Торгрим хотел было предложить собственную кандидатуру, но к этому моменту он успел достаточно хорошо изучить Арнбьерна, чтобы знать: его предложение будет принято с деланной благодарностью и тут же забыто. Арнбьерн понимает, что уже дал Торгриму козыри против себя, и потому не пожелает оказаться перед ним в еще большем долгу.
Второй занозой стало замечание о том, что он не думает, будто они здесь задержатся. Человек, искренне настроенный вернуться домой, никогда не сказал бы ничего подобного. Никогда. Собственно говоря, это были слова человека, ищущего повод не делать этого.
На обратном пути Торгрим вновь миновал рынок, ту его часть, где располагались лавки столяров, торговцев гребнями и щетками для волос собственного изготовления, а также ювелирные мастерские, после чего вышел на берег реки. «Черный Ворон» виднелся на берегу неподалеку от того места, где они пришвартовали его. Он стоял на деревянных катках, подпираемый с обоих бортов распорками, и сохранял строго вертикальное положение. Часть досок палубного настила уже сняли и сложили неподалеку, чтобы корабельные плотники могли добраться до внутренней обшивки. Вскоре они начнут простукивать и прощупывать дубовые доски, выдирать прогнившие, словно больные зубы. Стоит им только начать, и кто знает, когда они остановятся?
Но сейчас на борту корабля не было заметно никакой деятельности, вообще не было видно ни души, так что сам собой напрашивался вопрос: а приступили ли они уже к выполнению своей сложной задачи?
Торгрим повернулся и с чем-то очень похожим на тяжелый вздох направился по дощатой дороге в обратный путь к дому Йокула. Он подумал было завернуть в медовый зал, напиться до беспамятства, быть может, затеять с кем-нибудь шумную драку, но тут же понял, что развлечения молодости уже утратили для него былую притягательность. Пожалуй, лучше засесть точить мечи вместе со Старри Бессмертным.
Когда Торгрим подошел к дому, из кузнечного горна Йокула валил дым, но ни во дворе, ни снаружи никого видно не было. Точильный камень застыл в неподвижности, а на том месте, где недавно восседал Старри, лежал клинок. Странно. Торгрим вошел в узкий проход в изгороди и зашагал по выложенной расколотыми бревнами тропинке.
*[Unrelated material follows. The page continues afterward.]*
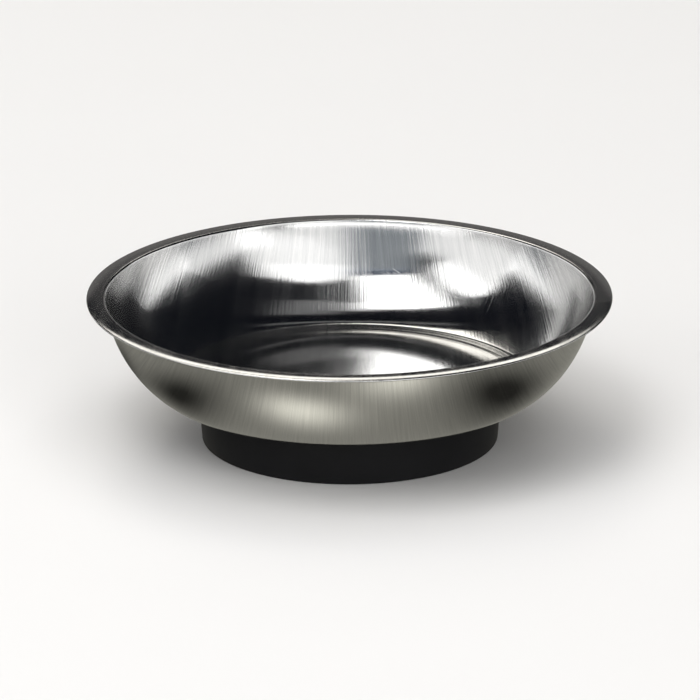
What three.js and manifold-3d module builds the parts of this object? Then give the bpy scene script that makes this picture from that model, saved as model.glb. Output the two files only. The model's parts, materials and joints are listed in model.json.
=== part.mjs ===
// A magnetic pin dish: a pressed stainless bowl on a rubber-covered ring magnet.
// Millimetres, +Z up. The origin is the centre of the foot's underside. Z is the axis of every round piece.
import * as THREE from "three";
import { mergeVertices } from "three/addons/utils/BufferGeometryUtils.js";
import Module from "manifold-3d";

// Overall size of the dish
const RIM_RADIUS = 54;
const RIM_HEIGHT = 30.52;
const SHEET = 0.4;

// Clearance between pieces that touch on the real object
const GAP = 0.3;

// The bowl's pressed shape, on the underside of the sheet
const FLOOR_RADIUS = 36.9;
const FILLET_RADIUS = 4;
const WALL_FOOT_SLOPE = 24;
const WALL_FOOT_PULL = 2.8;
const WALL_TOP_RADIUS = 50.5;
const WALL_TOP_LEAN = 10;
const WALL_TOP_PULL = 12.8;
const BEND_RADIUS = 0.1;
const FLANGE_SLOPE = 3;

// The rubber boot that forms the foot
const BOOT_BOTTOM_RADIUS = 30.5;
const BOOT_TOP_RADIUS = 31.2;
const BOOT_EDGE_RADIUS = 0.5;
const BOOT_FLOOR = 1.6;
const BOOT_LIP = 0.8;
const BOOT_LIP_RADIUS = 27.2;
const BOOT_HOLE_RADIUS = 5.2;
const GRIP_GROOVE_RADII = [12, 18, 24];
const GRIP_GROOVE_WIDTH = 1.2;
const GRIP_GROOVE_DEPTH = 0.4;

// The magnet and its two steel plates
const PLATE_RADIUS = 28.3;
const LOWER_PLATE_SHEET = 1;
const UPPER_PLATE_SHEET = 0.8;
const MAGNET_RADIUS = 28;
const MAGNET_BORE_RADIUS = 11;
const MAGNET_THICKNESS = 5;
const WELL_RADIUS = 6.4;
const WELL_RISE = 4.2;
const GASKET_RADIUS = 26.9;
const GASKET_BORE_RADIUS = 5;
const GASKET_THICKNESS = 0.8;
const EDGE_CHAMFER = 0.2;

// M4 fasteners
const STUD_RADIUS = 2;
const STUD_HEAD_RADIUS = 4;
const STUD_END_HEIGHT = 0.9;
const STUD_CHAMFER = 0.4;
const STUD_HOLE_RADIUS = STUD_RADIUS + GAP;
const WASHER_RADIUS = 4.5;
const WASHER_THICKNESS = 0.8;
const LOCK_WASHER_RADIUS = 3.8;
const LOCK_WASHER_THICKNESS = 0.9;
const LOCK_WASHER_SLOT = 14;
const NUT_ACROSS_FLATS = 7;
const NUT_THICKNESS = 2.2;
const NUT_CHAMFER_ANGLE = 30;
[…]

Из дома до него донеслись негромкие и взволнованные голоса.
Войдя, он обнаружил, что все обитатели дома собрались в большой комнате у очага — Йокул, Альмаита и остальные. Он шагнул через порог, и Старри первым заметил его.
— Торгрим! Сюда, сюда, скорее! — Берсерк, казалось, даже пританцовывал от нетерпения, не зная, куда девать руки, которые порхали, словно бабочки. — Мы ждали тебя!